Following is a look back at some of the notable ag issues and events in the past year.

January

  • On Jan. 1, Congress extends parts of the existing farm bill for nine months. Ag leaders, who wanted new legislation, are upset. Subsequent efforts to pass a new farm bill are unsuccessful.

  • Moisture shortages created by the 2012 drought worry farmers and ranchers.

    February

  • Land prices keep rising. One report finds that North Dakota land values rose 46 percent in 2012.

  • Russian officials ban imports of U.S. meat, citing concerns about ractopamine. U.S. meat industry officials insist the controversial additive is safe and say Russia just wants to be more self-sufficient in meat production. Russian leaders say later that they’re willing to lift parts of the ban.

    March

  • Low water levels in the Mississippi River, a result of the 2012 drought, complicate efforts to bring nitrogen fertilizer to the Upper Midwest on barges.

  • Sugar prices, which had been high in 2012 and 2011, continue to drop because of higher world production and an increase in the amount of Mexican sugar allowed into the U.S. Lower prices remain a concern throughout the year.

  • The prices at which area farmers can insure most of their 2013 crops under revenue and yield protection policies are released. The prices for corn, wheat and soybeans are all the third-highest on record.

    April

  • Crop prices keep falling. One example: The average per-bushel price of spring wheat at area grain elevators surveyed weekly by Agweek falls to $7.52 from $8.36 a year earlier. By year’s end, the average price is down to $6.63.
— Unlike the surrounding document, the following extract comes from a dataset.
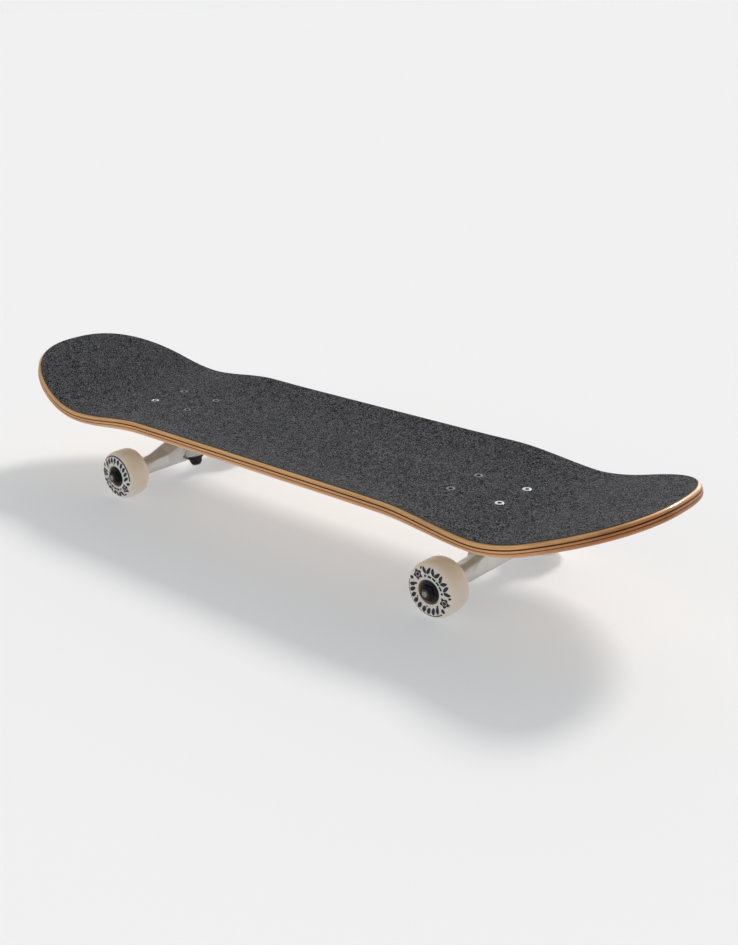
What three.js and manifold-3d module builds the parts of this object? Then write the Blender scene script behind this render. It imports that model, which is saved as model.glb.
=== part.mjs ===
// Skateboard: a double-kick maple deck with griptape, two kingpin trucks and four urethane wheels.
// Millimetres, +Z up. The origin is on the floor, under the middle of the deck's overall length.
// +X points to the tail and -X to the nose. Seen by a rider who faces the nose, left is -Y.
import * as THREE from "three";
import { ConvexGeometry } from "three/addons/geometries/ConvexGeometry.js";
import { mergeVertices } from "three/addons/utils/BufferGeometryUtils.js";
import Module from "manifold-3d";

const wasm = await Module();
wasm.setup();

// ---- Driving dimensions ----

const GAP = 0.3; // clearance between pieces that are bolted or pressed together

// Deck
const WHEELBASE = 362; // between the inner bolt holes
const BOLT_PITCH_X = 54;
const BOLT_PITCH_Y = 41.3;
const NOSE_LENGTH = 171.3; // outer bolt holes to the tip
const TAIL_LENGTH = 162.7;
const DECK_THICKNESS = 10.7;
const GRIP_THICKNESS = 0.7;
const GLUE_LINE = 0.1; // between the deck and the griptape
const GRIP_INSET = 1.3; // the griptape stops where the deck's edge starts to round
const WAIST_HALF_WIDTH = 99.3;
const BELLY_HALF_WIDTH = 101.8; // over the trucks
const BELLY_FROM = 110; // distances from the middle of the wheelbase
const BELLY_TO = 250;
const ROUND_FROM = 270; // the end rounding starts here
const CONCAVE_RISE = 9.4; // rail above the centre line, between the trucks
const CONCAVE_FADE_FROM = 165;
const CONCAVE_FADE_TO = 270;
const FLAT_HALF_WIDTH = 28; // the middle strip that the baseplates need
const KICK_BLEND = 28; // half the length of the bend into a kick

// Trucks and wheels
const TRUCK_HEIGHT = 52; // deck underside to axle
const WHEEL_RADIUS = 26;
const WHEEL_HALF_WIDTH = 14;
const AXLE_RADIUS = 4;
const AXLE_CHAMFER = 0.8;
const AXLE_LENGTH = 203;
const HANGER_LENGTH = 136.6;
const AXLE_OFFSET = -8.7; // axle from the bolt pattern's centre, inboard positive
const KINGPIN_TILT = 12; // degrees, the nut end leans inboard
const KINGPIN_RADIUS = 4.76;
const KINGPIN_END = { x: 11.5, z: -61.5 }; // in the truck's frame
const PIVOT = { x: -30, z: -14 }; // centre of the pivot's ball end
const PIVOT_RADIUS = 5;
const STEER_RANGE = 15; // degrees that a hanger turns each way

const BEARING_RADIUS = 11;
const BEARING_WIDTH = 7;
const WHEEL_CENTRE_Y = HANGER_LENGTH / 2 + 13.5;
const BEARING_OFFSET = 8.5; // bearing centre from the wheel's centre
const SPACER_RADIUS = 6; // the sleeve between a wheel's two bearings
const AXLE_NUT = { acrossFlats: 12.7, length: 6.2 };
const KINGPIN_NUT_FLATS = 14.3;
const LOCK_NUT = { acrossFlats: 9.5, length: 6 };

const UNDERSIDE_Z = WHEEL_RADIUS + TRUCK_HEIGHT;
const DECK_TOP_Z = UNDERSIDE_Z + DECK_THICKNESS;
const GRIP_TOP_Z = DECK_TOP_Z + GLUE_LINE + GRIP_THICKNESS;
const MIDDLE_X = (NOSE_LENGTH - TAIL_LENGTH) / 2; // middle of the wheelbase
const BOLTS_FROM_MIDDLE = WHEELBASE / 2 + BOLT_PITCH_X; // outer bolt holes

// Each end: which way it points, its reach from the middle of the wheelbase, its kick and its rounding.
const NOSE = {
  name: "nose",
  side: -1,
  reach: BOLTS_FROM_MIDDLE + NOSE_LENGTH,
  kickFrom: 294.4,
  kickSlope: Math.tan(THREE.MathUtils.degToRad(20.2)),
  roundPower: 2.27,
  roundRoot: 2.45,
};
const TAIL = {
  name: "tail",
  side: 1,
  reach: BOLTS_FROM_MIDDLE + TAIL_LENGTH,
  kickFrom: 283.9,
  kickSlope: Math.tan(THREE.MathUtils.degToRad(19.2)),
  roundPower: 2.36,
  roundRoot: 2.35,
};

const FINISHES = {
  maple: { color: 0xc08a4e, roughness: 0.4, metalness: 0 },
  griptape: { color: 0x3d3d3f, roughness: 0.95, metalness: 0 },
  cast_aluminium: { color: 0xa8a5a0, roughness: 0.42, metalness: 0.9 },
  steel: { color: 0xb4b4b6, roughness: 0.3, metalness: 1 },
  black_steel: { color: 0x17171a, roughness: 0.45, metalness: 0.6 },
  urethane: { color: 0xd9ceb4, roughness: 0.35, metalness: 0 },
  bushing: { color: 0xc9c6be, roughness: 0.5, metalness: 0 },
  pivot_rubber: { color: 0x1d1d20, roughness: 0.6, metalness: 0 },
  bearing: { color: 0x2a2a2c, roughness: 0.4, metalness: 0.5 },
};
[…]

  • A cool, late spring delays planting in much of the region. It also slows growth of pasture and hay.

  • Moorhead-based American Crystal Sugar and union employees finally settle their dispute. About 1,300 union workers had been locked out of their jobs for 20 months.

    May

  • Plans are announced for a $1.5 billion nitrogen fertilizer plant near Grand Forks.

  • A separate project, a $1.4 billion nitrogen fertilizer plant near Spiritwood, N.D., was proposed earlier. Boosters of the projects say they would provide more and cheaper nitrogen for area farmers. It was unclear by year’s end, however, when or if either plant might be built.

  • Corn is king. High prices and improved varieties encourage Upper Midwest farmers to plant more of it than ever.

  • Much of the region receives heavy rains. For instance, Bowman, in southwest North Dakota, was hit with 11.3 inches during the month, four times more than normal.

    June

  • More rain hammers the region. Northeast North Dakota, for instance, receives as much as 12 inches of rain in the first two weeks of the month. The combination of May and June rains prevents many fields from being planted and leads to an estimated 4.4 million prevented-planting acres in North Dakota alone.

  • Many area farmers decide against prevented planting and end up planting soggy fields two to three weeks later than normal. That increases the need to avoid an early freeze.

    July

  • Unusually cool weather threatens the outlook for row crops, especially corn. But wheat and small grains benefit.

  • Heavy spring and early-summer rains bolster pastures and hay crops.

    August

  • Much of the region turns hot and dry, stressing still-growing row crops. But the area’s wheat harvest is a good one, thanks in part to cool conditions earlier.

  • Falling corn prices improve profit margins for livestock producers who feed it.

    September

  • The month is unusually warm and free of frost. That allows many late-planted fields to mature, putting hundreds of millions of dollars into farmers’ pockets.

  • Dakota Growers Pasta Co., one of America’s largest pasta companies, is sold to Post Holdings Inc. for $370 million. Post includes such familiar brands as Grape Nuts and Shredded Wheat.

    October

  • A blizzard unexpectedly hits the western Dakotas. Many animals are still in summer pastures, which offer little protection, and the death count soars into the thousands. The full extent of losses won’t be known until spring. The disaster is magnified by the federal government shutdown and the lack of a farm bill, which limits what the U.S. Department of Agriculture can do to help.

  • Ranchers and others from across the country donate money and replacement livestock to ranchers hurt by the blizzard.

    November

  • The Environmental Protection Agency announces it will roll back requirements of the federal Renewable Fuels Standard in 2014. Ethanol supporters vow to fight the change.

  • Propane shortages plague farmers who want to dry wet corn.

    December

  • A San Francisco-based investment banking company buys an idled beef plant in South Dakota. White Oak Global paid $44 million for Dakota Beef Packers in Aberdeen, which filed for bankruptcy earlier in the year.